As for the last summand, it has a canonical basis ($\begin{bmatrix}0 & 1\\0&0\end{bmatrix}$ and its transpose) that $s$ permutes, and $\mathrm{diag}(a,b)$ acts by $\mathrm{diag}(a/b,b/a)$ on this basis, and we recognize the induced representation from $H$ to $G$ by $\chi/\chi'$ (provided that the twist of $\chi/\chi'$ is $\chi'/\chi$, which mostly follows from the dihedral presentation).
(2): I'm interpreting the question as follows: assume $m \neq 2$ and let $n\geq 1$. Why is there an $x \in \mathrm{Gal}(\overline{\mathbb{Q}}/\mathbb{Q})$ such that $x$ fixes $\mathbb{Q}(\zeta_{p^n})$ and $\overline{\rho_0(x)} \neq 1$?
Answer: assume that there is no such $x$: then $G_{\mathbb{Q}(\zeta_{p^n})} \subset G_{K_2}$, where $K_2 \subset K_1$ is the subextension such that $Gal(K_1/K_2)$ is mapped by $\rho_0$ to the scalar matrices. In other words, $K_2 \subset \mathbb{Q}(\zeta_{p^n})$. In particular, $K_2/\mathbb{Q}$ is abelian.
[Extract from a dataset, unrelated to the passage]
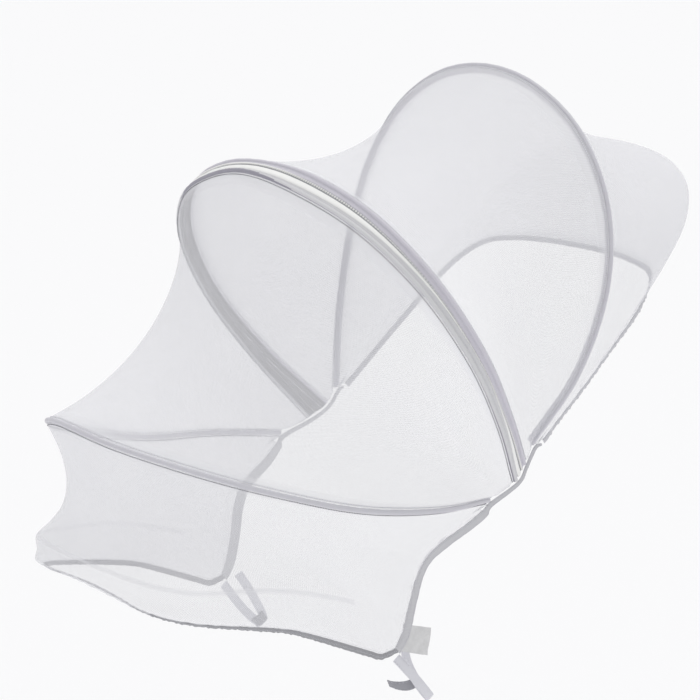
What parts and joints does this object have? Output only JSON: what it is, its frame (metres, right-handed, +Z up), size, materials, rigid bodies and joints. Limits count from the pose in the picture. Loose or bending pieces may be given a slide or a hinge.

But the Galois group of $K_2/\mathbb{Q}$ is isomorphic to $D$ (ie is dihedral), so isn't abelian except if $m \leq 2$. We get a contradiction and we're done.
For the edit question, I don't know Wiles' paper very well, but as far as I understand, the goal is to prove that some Galois representations are modular using deformation theory. But usually, one needs some finiteness properties to use deformation theory (see Mazur's 1989 paper in "Galois group over Q" iirc), which are not satisfied by $G_Q=Gal(\overline{\mathbb{Q}}/\mathbb{Q})$, but are satisfied by Galois groups with "restricted ramification" ie $Gal(\mathbb{Q}_{\Sigma}/\mathbb{Q})$.
(exercise/example: use cyclotomic extensions to show that $H^1(G_Q,\mathbb{F}_p):= \mathrm{Hom}(G_Q,\mathbb{F}_p)$ is infinite).